|Re: Repair for HP 41CX|
Message #5 Posted by Vieira, Luiz C. (Brazil) on 29 Jan 2003, 8:45 p.m.,
in response to message #3 by Pyerre
There two types of 41's, and they are recognized by the LCD's window. Have a look at yours and check for their corners: are they clear, sharp 90º edges? If so, yours is a so called fullnut, an earlier design, and this type has a "secondary" board (in fact, the mainboard) inside it with all chips and electronics components built on it, except for the LCD's drivers, that are built in the LCD's assy.
If the LCD has an extra thin black frame (internal) with rounded edges, then you have a halfnut type. This type has newer design and uses SMT (Surface Mounting Technology) components. There is one PQPF (Plastic Quad Package - Flat) CPU built in the keyboard and the other chips are built in the LCD assembly (RAM, ROM and Display Driver - one could call it an R2D2, but this is the designation given to the Voyagers' CPU).

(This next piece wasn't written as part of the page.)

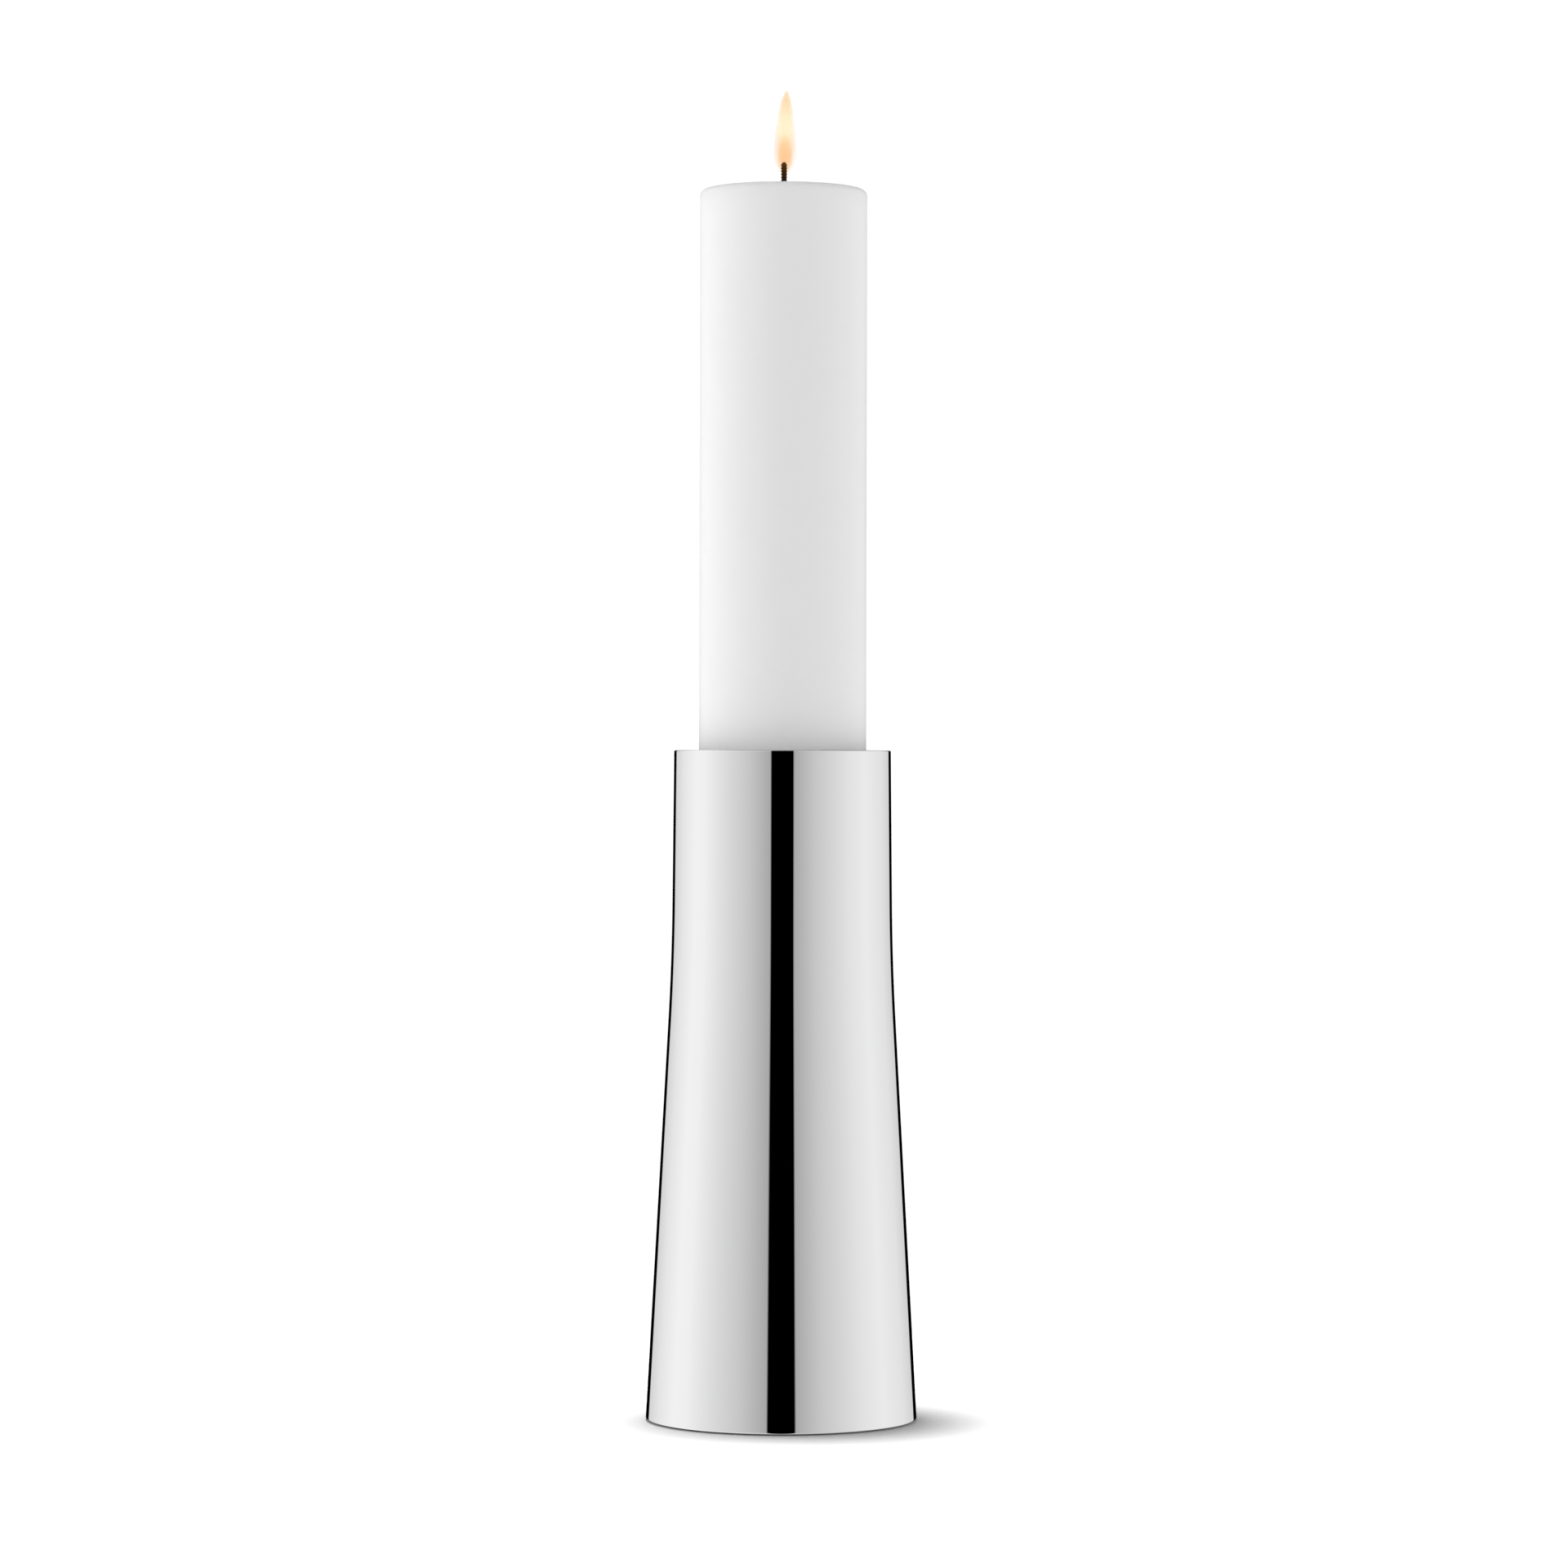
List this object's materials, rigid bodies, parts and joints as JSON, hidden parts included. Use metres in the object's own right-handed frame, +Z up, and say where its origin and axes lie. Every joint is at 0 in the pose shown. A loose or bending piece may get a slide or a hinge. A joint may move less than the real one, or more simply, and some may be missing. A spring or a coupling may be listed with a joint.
{
  "type": "candlestick",
  "caption": "Flared cylindrical candlestick in mirror-polished steel with a weighted foot and a cup that holds a lift-out pillar candle.",
  "frame": {"origin": "centre of the foot, on the plane of the table it stands on", "axes": "+Z up along the candlestick's axis, from the foot to the wick; -Y is the front"},
  "size_m": [0.081, 0.081, 0.3766],
  "materials": {
    "mirror_steel": "mirror-polished stainless steel",
    "satin_steel": "drawn stainless steel, satin",
    "zinc_steel": "zinc-plated steel, satin",
    "cast_iron": "cast iron, as cast",
    "silicone": "clear-grey silicone, matte",
    "black_rubber": "moulded black rubber, matte",
    "wax": "white paraffin wax, smooth and slightly translucent",
    "charred_wick": "braided cotton, charred"
  },
  "bodies": {
    "holder": {"tube": "mirror_steel", "cup_ledge": "satin_steel", "cup_gasket": "silicone", "candle_cup": "satin_steel", "cup_screw": "zinc_steel", "tie_rod": "zinc_steel", "ballast_nut": "zinc_steel", "ballast_washer": "zinc_steel", "ballast": "cast_iron", "base_ledge": "satin_steel", "base_plate": "satin_steel", "base_washer": "zinc_steel", "base_screw": "zinc_steel", "foot_pad": "black_rubber"},
    "candle": {"candle": "wax", "wick": "charred_wick"}
  },
  "joints": [
    {"name": "candle_lift", "type": "slide", "parent": "holder", "child": "candle", "axis": [0, 0, 1], "range_m": [0, 0.036]}
  ]
}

The halfnuts are harder to repair, but they tend to be more reliable (some users do not like their key-"feeling"), and I tell you that I have one HP41CX and one HP41CV halfnut (newer design) and one HP41CV fullnut (earlier design). The fullnut has some problems regarding bad contact between the mainboard and the keyboard, one of the most symptomatic parts of the calculator. If this contacts are bad, the calculator fails often. I have opened many, many fullnuts, but I opened just a few halfnuts. Maybe others have different experiences. My both halfnuts were opened no more than 8 times, counting both of them. In all cases, there was a problem of bad contact between the BAT/IO assembly and the mainboard. Just cleaning. But the fullnuts have three contact sets to be periodically checked, and two of them are under the mainboard.
I think that's all. If you believe you need to, there is no big deal opening the HP41 fullnut. Check the LCD's corners and let us know.